Ezekiel v Lehrer (Ch D TLR 4 April)

The defendant applied under CPR Part 24 to dismiss the claimant’s claim against him for damages for negligence as his solicitor in the execution of a second legal charge. The defendant had applied for the summary dismissal on the basis that it was time-barred. The claimant sought to disapply the limitation period under s32(1)(b) of the Limitation Act 1980, alleging that the defendant had deliberately concealed relevant facts from him. However, the claimant’s own account of events was that he had initiated a telephone conversation with the defendant in order to refresh his own recollection of the instructions he had given him and he was therefore in possession of all of the facts relevant to his cause of action, that is, his instructions to the defendant and knowledge of the defendant’s breach of duty within a few weeks of the breach.

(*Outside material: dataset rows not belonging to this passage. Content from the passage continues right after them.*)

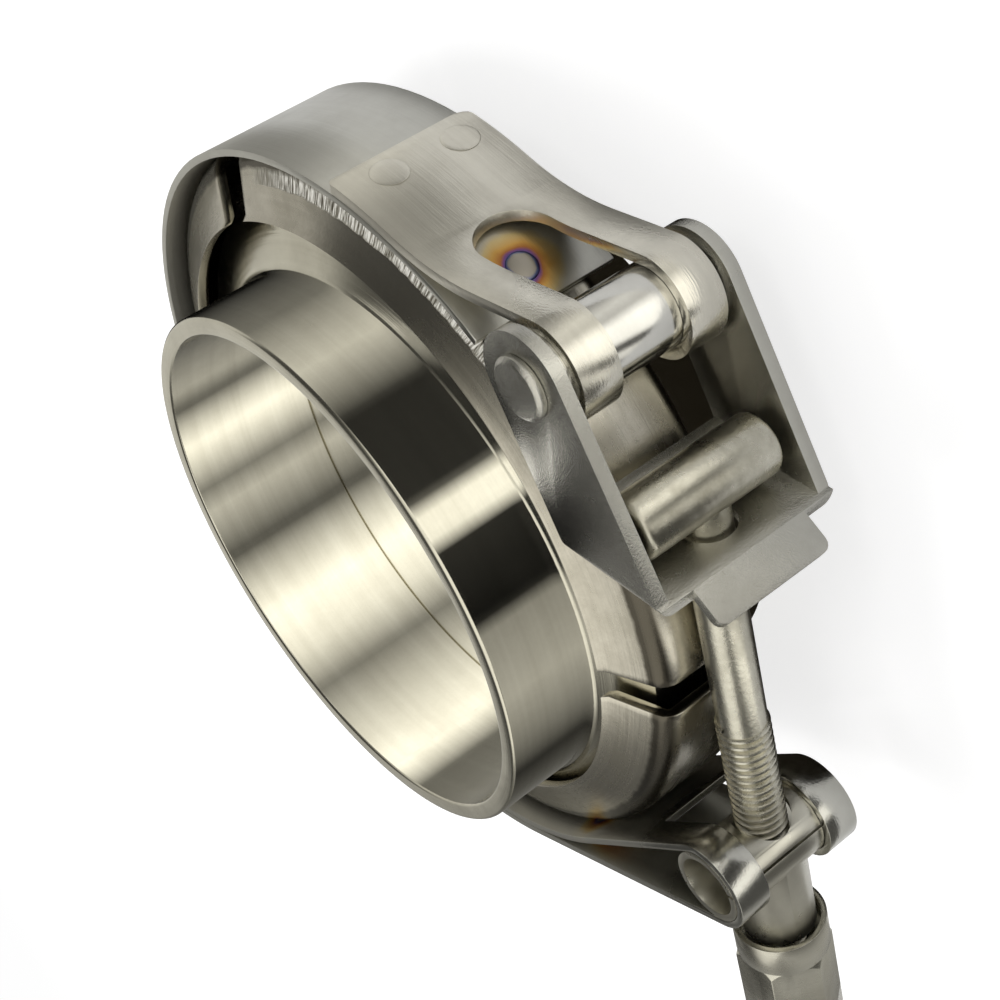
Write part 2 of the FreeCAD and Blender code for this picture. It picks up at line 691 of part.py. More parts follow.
def make_trunnion():
    body = new_body("trunnion", "trunnion_x", "bolt_y", "flange_height")
    neck = new_sketch(body, "Neck", "YZ_Plane")
    add_circle(neck, "neck_radius")
    pad(body, "NeckCylinder", neck, "Sizes.neck_length", reverse=True)
    tube = new_sketch(body, "Tube", "XY_Plane", "-Sizes.strap_width / 2")
    add_circle(tube, "trunnion_radius")
    pad(body, "TubeCylinder", tube, "Sizes.strap_width")
    bore = new_sketch(body, "TubeBore", "XY_Plane", "Sizes.strap_width / 2")
    add_circle(bore, "tube_bore")
    cut(body, "TubeBoreCut", bore, "Sizes.strap_width")
    passage = new_sketch(body, "BoltBore", "YZ_Plane", "Worked.trunnion_radius")
    add_circle(passage, "trunnion_bore_radius")
    cut(body, "BoltBoreCut", passage, "Worked.trunnion_radius + Sizes.neck_length")
    # the open seam of the rolled tube
    middle = size("seam_angle")
    side = polar(point(0, 0), size("seam_width") / 2, middle + 90)
    near = polar(point(0, 0), size("tube_bore") - size("tube_wall"), middle)
    far = polar(point(0, 0), size("trunnion_radius") + size("tube_wall"), middle)
    seam = new_sketch(body, "Seam", "XY_Plane", "Sizes.strap_width / 2")
    add_loop(seam, [near - side, far - side, far + side, near + side])
    cut(body, "SeamCut", seam, "Sizes.strap_width")
    return body


trunnion = make_trunnion()


# The nut: a cupped collar over the trunnion's neck, then a hexagon

def make_nut():
    body = new_body("nut", "nut_x", "bolt_y", "flange_height")
    collar = new_sketch(body, "Collar", "YZ_Plane")
    add_circle(collar, "collar_radius")
    pad(body, "CollarCylinder", collar, "Sizes.collar_length", reverse=True)
    hexagon = new_sketch(body, "Hexagon", "YZ_Plane", "-Sizes.collar_length")
    corner = size("hex_across_flats") / math.sqrt(3)
    add_loop(hexagon, [polar(point(0, 0), corner, 60 * step) for step in range(6)])
    pad(body, "HexagonPrism", hexagon, "Sizes.nut_length - Sizes.collar_length", reverse=True)
    cup = new_sketch(body, "Cup", "YZ_Plane")
    add_circle(cup, "cup_radius")
    cut(body, "CupCut", cup, "Sizes.cup_depth")
    bore = new_sketch(body, "ThreadBore", "YZ_Plane")
    add_circle(bore, "nut_bore")
    cut(body, "ThreadBoreCut", bore, "Sizes.nut_length")
    return body


nut = make_nut()

doc.recompute()
PIECES = [
    lower_flange, upper_flange, strap, v_segment_a, v_segment_b, v_segment_c, latch_tongue,
    pivot_sleeve, latch_pin, latch_frame, t_bolt, trunnion, nut,
]
for item in doc.Objects:
    if "Invalid" in item.State or "Error" in item.State:
        raise ValueError(f"{item.Label} failed: {item.State}")
for piece in PIECES:
    if piece.Shape.isNull() or not piece.Shape.isValid() or len(piece.Shape.Solids) != 1:
        raise ValueError(f"{piece.Label} is not one sound solid")

os.makedirs("parts", exist_ok=True)
for piece in PIECES:
    piece.Shape.exportStep(f"parts/{piece.Label}.step")
    print(f"{piece.Label}: {piece.Shape.Volume:.1f} mm3, {piece.Shape.BoundBox}")
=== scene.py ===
# %% [markdown]
# # A V band clamp on two exhaust flanges
#
# The clamp is a steel strap with three V-shaped segments welded inside it. A T-bolt and a small
# latch pull the strap tight, and the segments press the two flanges together. This script
# dresses the CAD model: it remakes each piece with rounded edges, gives it a metal finish, and
# then builds a small photo studio round it. Everything is in metres.

# %% Load the CAD model
import math

import bmesh
import bpy
from mathutils import Matrix, Vector


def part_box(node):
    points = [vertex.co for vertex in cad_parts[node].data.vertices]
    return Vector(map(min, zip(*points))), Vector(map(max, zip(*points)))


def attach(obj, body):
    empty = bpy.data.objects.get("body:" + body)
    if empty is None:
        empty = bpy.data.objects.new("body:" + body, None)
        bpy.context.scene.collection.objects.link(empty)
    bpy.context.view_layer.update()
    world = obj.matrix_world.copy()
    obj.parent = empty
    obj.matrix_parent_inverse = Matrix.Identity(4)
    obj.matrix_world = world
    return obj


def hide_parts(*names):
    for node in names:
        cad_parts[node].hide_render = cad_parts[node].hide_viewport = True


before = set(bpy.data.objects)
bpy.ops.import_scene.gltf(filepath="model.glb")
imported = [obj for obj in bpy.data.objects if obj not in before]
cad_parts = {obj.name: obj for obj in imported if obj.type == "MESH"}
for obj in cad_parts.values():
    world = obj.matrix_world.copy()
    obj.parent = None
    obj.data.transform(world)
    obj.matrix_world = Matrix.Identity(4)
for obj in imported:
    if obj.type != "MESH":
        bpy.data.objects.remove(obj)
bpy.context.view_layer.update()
MM = 0.001
print("CAD nodes:", sorted(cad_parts))

# %% [markdown]
# ## Sizes that the pieces share
#
# A new piece has to sit exactly where its CAD solid is. Most places are read from the CAD boxes,
# and the few that a box can't give, such as the clamp's own centre, are written once here. The
# flanges sit round the origin and the clamp a little off it, because it pulls to one side.

# %% Places and sizes
def middle(node):
    low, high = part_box(node)
    return (low + high) / 2


SHEET = 1.2 * MM  # thickness of the strap and of the tongue
STRAP_REACH = 46.718  # from the clamp's centre to the strap's outer side, in mm
BAR_RADIUS = 3.45 * MM
PIN = middle("latch_pin")
BAR = Vector((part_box("t_bolt")[1].x - BAR_RADIUS, middle("t_bolt").y, middle("t_bolt").z))
JOINT_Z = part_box("upper_flange")[0].z
CLAMP = Vector((2.6 * MM, 0.5 * MM, JOINT_Z))
TRUNNION = Vector((-26.3 * MM, BAR.y, JOINT_Z))
print("pin", PIN, "bar", BAR, "joint plane", JOINT_Z)

# %% [markdown]
# ## The camera
#
# A photograph's camera can be found by measuring where known points of the object fall in the
# picture. That gives its place, and the directions in which the picture's right, its lower edge
# and the view itself point. A Blender camera looks along its own minus Z with plus Y up, and its
# lens is the measured focal length in pixels, turned into millimetres on a 36 mm sensor.

# %% Place the camera
CAMERA_PLACE = Vector((124.698, -158.058, 102.440)) * MM
PICTURE_RIGHT = (-0.2119, -0.6071, -0.7658)
PICTURE_DOWN = (-0.7865, -0.3592, 0.5024)
VIEW_AHEAD = (-0.5801, 0.7088, -0.4014)
FOCAL_PIXELS = 1797.58
PICTURE_WIDTH = 1000
SENSOR = 36


def add_camera(place, right, down, ahead, focal):
    data = bpy.data.cameras.new("view_camera")
    camera = bpy.data.objects.new("view_camera", data)
    bpy.context.scene.collection.objects.link(camera)
    turn = Matrix((Vector(right), -Vector(down), -Vector(ahead))).transposed().to_quaternion()
    camera.matrix_world = Matrix.Translation(place) @ turn.to_matrix().to_4x4()
    data.sensor_width = SENSOR
    data.lens = focal
    data.clip_start = 0.005
    bpy.context.scene.camera = camera
    return camera


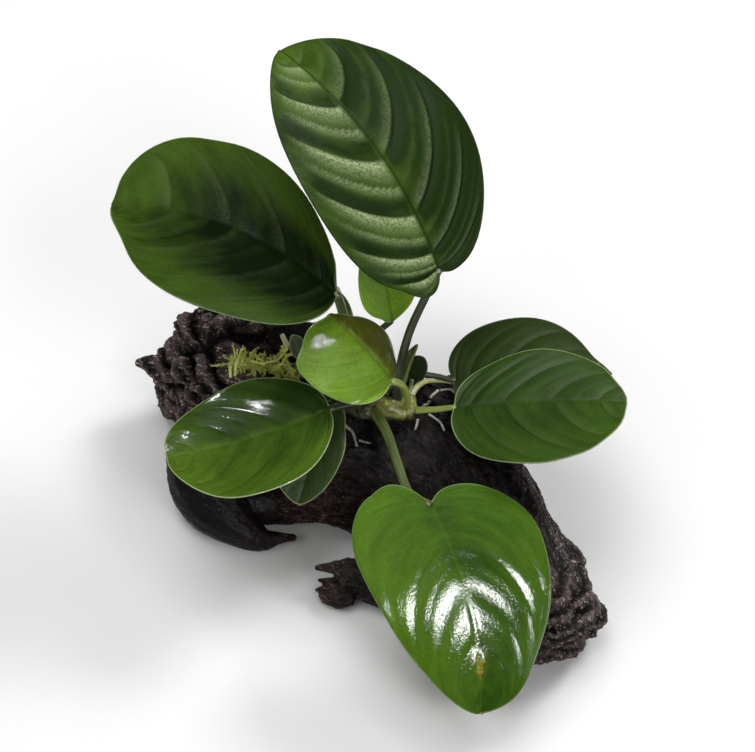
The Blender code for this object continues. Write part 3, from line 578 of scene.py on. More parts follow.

Even accepting the claimant’s allegation that in a subsequent telephone conversation the defendant attempted deliberately to conceal one or more facts relevant to his cause of action and somehow expunged from the claimant’s recollection his instructions to the defendant, it was clear from the claimant’s own description of events that he could, with reasonable diligence, have quickly discovered that he had been mislead. The claimant had no reasonable prospect of bringing his claim within s32(1)(b).